### Given task
From the entries below, list each line with "Continue".

### Records
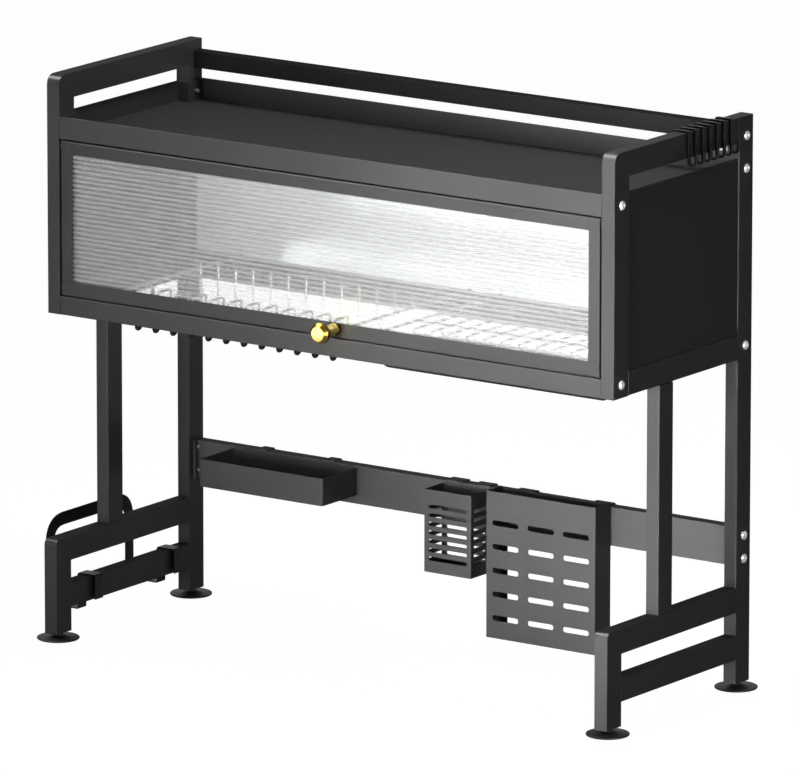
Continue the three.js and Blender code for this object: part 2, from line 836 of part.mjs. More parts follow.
function spongeTray() {
  const front = holderBack - spongeDeep;
  const top = hangRailTop - spongeTopDrop;
  const bottom = top - spongeHigh;
  const outer = slab(rectangle(spongeLeft, spongeRight, front, holderBack, spongeCorner),
    alongZ, bottom, top, cornerSteps);
  const inner = slab(
    rectangle(spongeLeft + sheet, spongeRight - sheet, front + sheet, holderBack - sheet,
      spongeCorner - sheet),
    alongZ, bottom + sheet, top + overrun, cornerSteps,
  );
  const hooks = railHooks((spongeLeft + spongeRight) / 2, spongeHookSpan, spongeHookWide,
    top - spongeHookWide);
  return join([outer.subtract(inner), ...hooks]);
}

// Rounded slot as a cutter, through a wall that faces along the turn
function slot(middle, up, long, high, turn, from, to) {
  const radius = high / 2;
  const shape = rectangle(middle - long / 2, middle + long / 2, up - radius, up + radius, radius);
  return slab(shape, turn, from, to, slotSteps);
}

// Cutlery basket: slotted all round, but its rear wall is whole where the hanging rail covers it
function cutleryBasket() {
  const front = holderBack - cutleryDeep;
  const top = hangRailTop - cutleryTopDrop;
  const bottom = top - cutleryHigh;
  const outer = block(cutleryLeft, cutleryRight, front, holderBack, bottom, top);
  const inner = block(cutleryLeft + sheet, cutleryRight - sheet, front + sheet,
    holderBack - sheet, bottom + sheet, top + overrun);
  const across = (cutleryLeft + cutleryRight) / 2;
  const long = cutleryRight - cutleryLeft - cutlerySlotMargin * 2;
  const deep = cutleryDeep - cutlerySlotMargin - cutleryRearMargin;
  const middle = front + cutlerySlotMargin + deep / 2;
  const slots = [];
  for (let row = 0; row < cutlerySlotRows; row += 1) {
    const up = top - cutlerySlotDrop - row * cutlerySlotPitch;
    const rearRow = row - cutleryCoveredRowCount;
    const rear = rearRow >= 0 && rearRow < cutleryRearRowCount ? holderBack : front;
    slots.push(slot(across, up, long, cutlerySlotHigh, alongY, front - overrun, rear + overrun));
    slots.push(slot(middle, up, deep, cutlerySlotHigh, alongX,
      cutleryLeft - overrun, cutleryRight + overrun));
  }
  const hooks = railHooks(across + cutleryHookShift, cutleryHookSpan, cutleryHookWide,
    top - cutleryHookWide / 2);
  return join([cut(outer.subtract(inner), slots), ...hooks]);
}

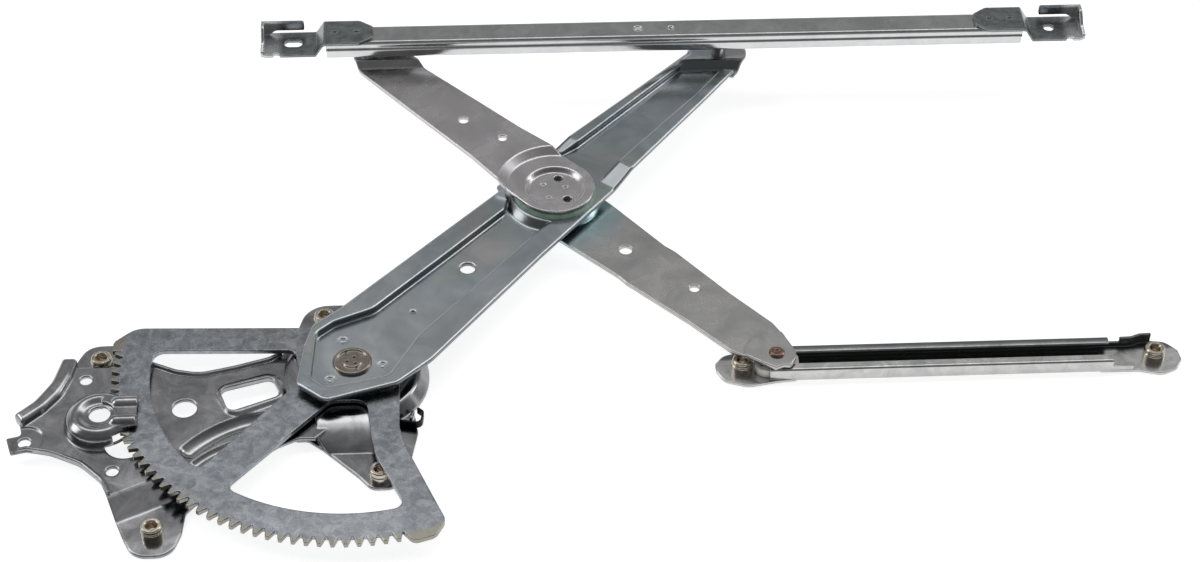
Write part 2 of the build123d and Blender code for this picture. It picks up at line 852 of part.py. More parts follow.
with BuildPart() as upper_balancer_arm:
    add(upper_flat)
    add(hub_dish)
    add(disc(upper_tip_xy, roller_pin_r, 0, 40), mode=Mode.SUBTRACT)
    add(disc(spot(upper_frame, 74.5, 0.4), 2.9, 0, 40), mode=Mode.SUBTRACT)
    add(disc(spot(upper_frame, 47.8, -4.8), 2.6, 0, 40), mode=Mode.SUBTRACT)
    with BuildSketch(Plane.XY.offset(disc_top)):
        with Locations((hub_xy[0] + 2.2, hub_xy[1] + 9.0), (hub_xy[0] + 6.4, hub_xy[1] - 8.6)):
            Circle(2.5)
    extrude(amount=-sheet, mode=Mode.SUBTRACT)
    with BuildSketch(Plane.XY.offset(disc_top)):
        with Locations(
            (hub_xy[0] - 6.2, hub_xy[1] + 3.6),
            (hub_xy[0] + 5.8, hub_xy[1] + 1.0),
            (hub_xy[0] - 3.6, hub_xy[1] - 7.4),
        ):
            Circle(1.5)
            Circle(0.8, mode=Mode.SUBTRACT)
    extrude(amount=-0.6, mode=Mode.SUBTRACT)
save(upper_balancer_arm, "upper_balancer_arm")

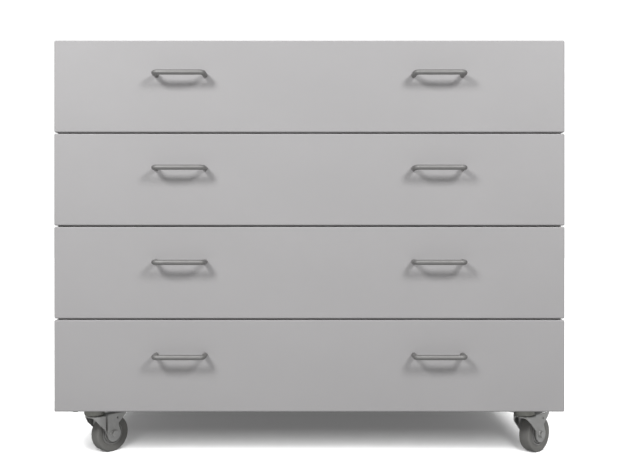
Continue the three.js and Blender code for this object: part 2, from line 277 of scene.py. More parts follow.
def folded_sheet(name, panels, thickness, radius, steps=4):
    """A sheet-metal piece: flat panels given by their outer corners, folded along every edge
    they share, with the sheet's thickness laid inside."""
    bm = bmesh.new()
    for panel in panels:
        bm.faces.new([bm.verts.new(corner) for corner in panel])
    bmesh.ops.remove_doubles(bm, verts=bm.verts, dist=1e-6)
    bmesh.ops.recalc_face_normals(bm, faces=bm.faces)
    folds = [e for e in bm.edges if len(e.link_faces) == 2 and e.calc_face_angle() > 0.2]
    bmesh.ops.bevel(
        bm, geom=folds, offset=radius, segments=steps, profile=0.5, affect="EDGES", clamp_overlap=True
    )
    mesh = finish_bmesh(bm, name, 180)
    solid = applied(mesh, ("SOLIDIFY", {"thickness": thickness, "offset": -1, "use_even_offset": True}))
    shade(solid, 40)
    return applied(solid, ("WEIGHTED_NORMAL", {"keep_sharp": True}))


def box_panels(lo, hi, open_side=None):
    """The six outer panels of a box, or five of them."""
    (x0, y0, z0), (x1, y1, z1) = lo, hi
    panels = {
        "front": [(x0, y0, z0), (x1, y0, z0), (x1, y0, z1), (x0, y0, z1)],
        "back": [(x1, y1, z0), (x0, y1, z0), (x0, y1, z1), (x1, y1, z1)],
        "left": [(x0, y1, z0), (x0, y0, z0), (x0, y0, z1), (x0, y1, z1)],
        "right": [(x1, y0, z0), (x1, y1, z0), (x1, y1, z1), (x1, y0, z1)],
        "bottom": [(x0, y1, z0), (x1, y1, z0), (x1, y0, z0), (x0, y0, z0)],
        "top": [(x0, y0, z1), (x1, y0, z1), (x1, y1, z1), (x0, y1, z1)],
    }
    if open_side:
        del panels[open_side]
    return list(panels.values())


def lip_panels(outer, inner):
    """A flat ring of four mitred panels between two loops of four corners."""
    return [[outer[i], outer[(i + 1) % 4], inner[(i + 1) % 4], inner[i]] for i in range(4)]


# ---------------------------------------------------------------- materials


def start_material(name):
    material = bpy.data.materials.new(name)
    material.use_nodes = True
    nodes = material.node_tree.nodes
    shader = nodes["Principled BSDF"]
    place = nodes.new("ShaderNodeTexCoord").outputs["Object"]
    return material, nodes, material.node_tree.links, shader, place


def noise(nodes, links, place, scale, detail=3, stretch=(1, 1, 1)):
    """Noise over a place in metres: scale is in waves per metre."""
    texture = nodes.new("ShaderNodeTexNoise")
    texture.inputs["Scale"].default_value = scale
    texture.inputs["Detail"].default_value = detail
    if stretch != (1, 1, 1):
        mapping = nodes.new("ShaderNodeMapping")
        mapping.inputs["Scale"].default_value = stretch
        links.new(place, mapping.inputs["Vector"])
        place = mapping.outputs["Vector"]
    links.new(place, texture.inputs["Vector"])
    return texture.outputs["Fac"]


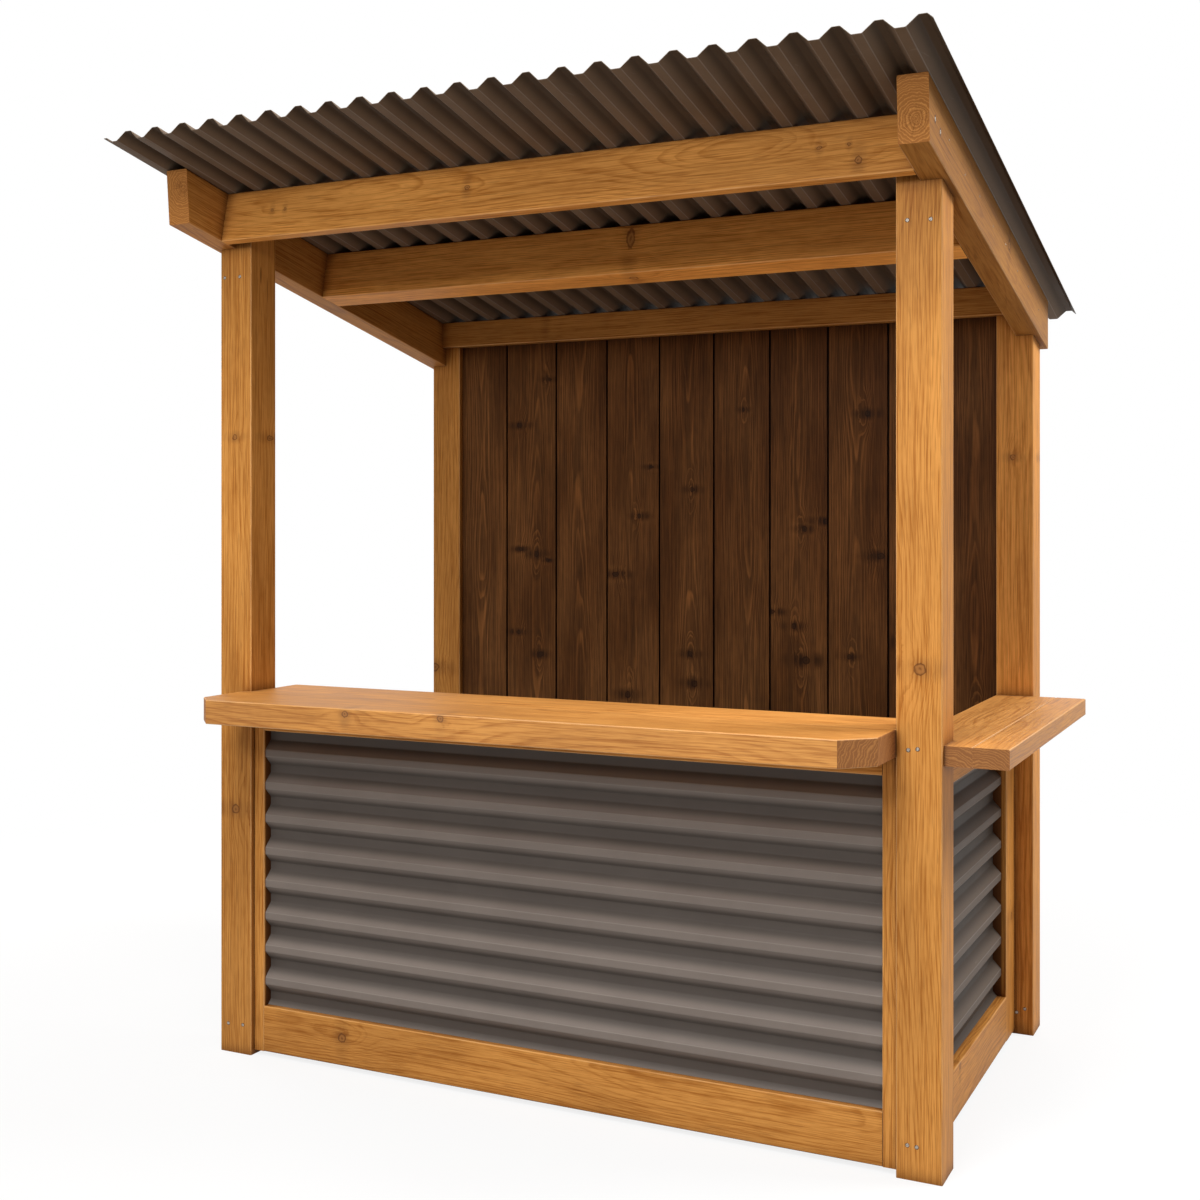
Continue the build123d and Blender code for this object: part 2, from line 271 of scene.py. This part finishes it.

### Exercise response
Continue the three.js and Blender code for this object: part 2, from line 836 of part.mjs. More parts follow.
Continue the three.js and Blender code for this object: part 2, from line 277 of scene.py. More parts follow.
Continue the build123d and Blender code for this object: part 2, from line 271 of scene.py. This part finishes it.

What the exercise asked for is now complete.